Tuesday, December 4, 2018

The Idler, Wednesday, November 14, 2018

Will Brit

politicos ever

be forgiven?

IT'S at a distance yet we watch with morbid fascination as the Brits lurch toward crisis. This is real drama. Will it be cliff-edge Brexit, non-Brexit or half-baked Brexit? Will Prime Minister Theresa May survive? Is the likely outcome anything like what people voted for or against in the referendum?

May's Secretary for Transport has resigned, no doubt in the knowledge that the country's port and other infrastructure is in no way equipped to cope with a sudden departure from the EU customs union.

Catastrophe could lie ahead, both for the Brits and the EU. The manufacturing exchange built up so successfully over 40 years could be suddenly ruptured.

What has caused all this? Could answers to the snags not have been worked out before even asking the question about Brexit? Had nobody considered the impossible question of the Northern Ireland border? Why was Article 50 – setting in motion the withdrawal process – triggered before answers had been found? Will the politicians ever be forgiven?

History unfolds in Europe in a way it has not since the collapse of communism. The unity and stability of the whole continent could be compromised. And the wonder is that the mess is wholly self-inflicted.

Whom the gods would destroy, they first make mad. There really is no other satisfactory explanation.


A RADIO exchange in the North Atlantic comes this way:

"This is the USS Montana requesting that you immediately divert your course 15 degrees to the north to avoid a collision. Over."

"Please change your course 15 degrees to the south to avoid collision. Over."

"This is Captain Hancock. You will divert your course. Over."

"Negative captain. I'm not moving anything. Change your course. Over."

"Sir this is the USS Montana the second largest vessel in the North Atlantic fleet. You will change course 15 degrees north or I will take measures to ensure the safety of this ship. Over."

"This is a lighthouse … Hello…"


THE American mid-term elections are not quite over. A late result shows a Democrat has won an Arizona senate seat which had been held by the Republicans for 24 years. Recounts are automatically under way in Florida where the provisional results were was so close that by law they have to look again.

An outcome is being challenged in Georgia. In Mississipi there will be a run-off election in a month because neither candidate got 50% of the vote.

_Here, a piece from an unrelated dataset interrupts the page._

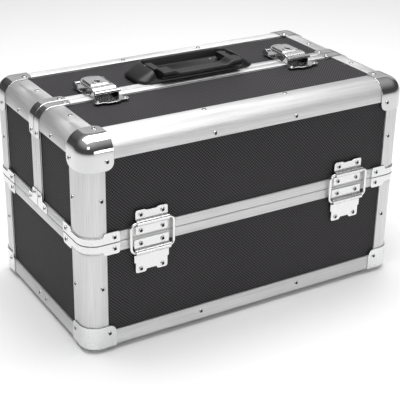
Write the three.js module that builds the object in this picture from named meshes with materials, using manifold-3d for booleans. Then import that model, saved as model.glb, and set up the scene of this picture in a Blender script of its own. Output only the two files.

It's all very complicated and a little boring. President Donald Trump himself is sick and tired of it. According to the New Yorker, he has warned that recounts "could set a dangerous precedent of the person with the most votes winning."

"Speaking to reporters at the White House, Trump said that those in favour of the recount had a 'sick obsession with finding out which candidate got the most votes. Since when does getting the most votes mean you win?'

"Having just returned from the Armistice commemoration in Paris, Trump said that Florida's recount has made America 'the laughingstock of the world,' adding: 'Putin told me they never do recounts in Russia.'"

Yes, this is satirist Andy Borowitz again. What would we do without him?




"DOCTOR, doctor, I keep thinking I'm a racehorse."

"Nonsense. Just take one of these pills every four furlongs."

Last word

Most modern calendars mar the sweet simplicity of our lives by reminding us that each day that passes is the anniversary of some perfectly uninteresting event.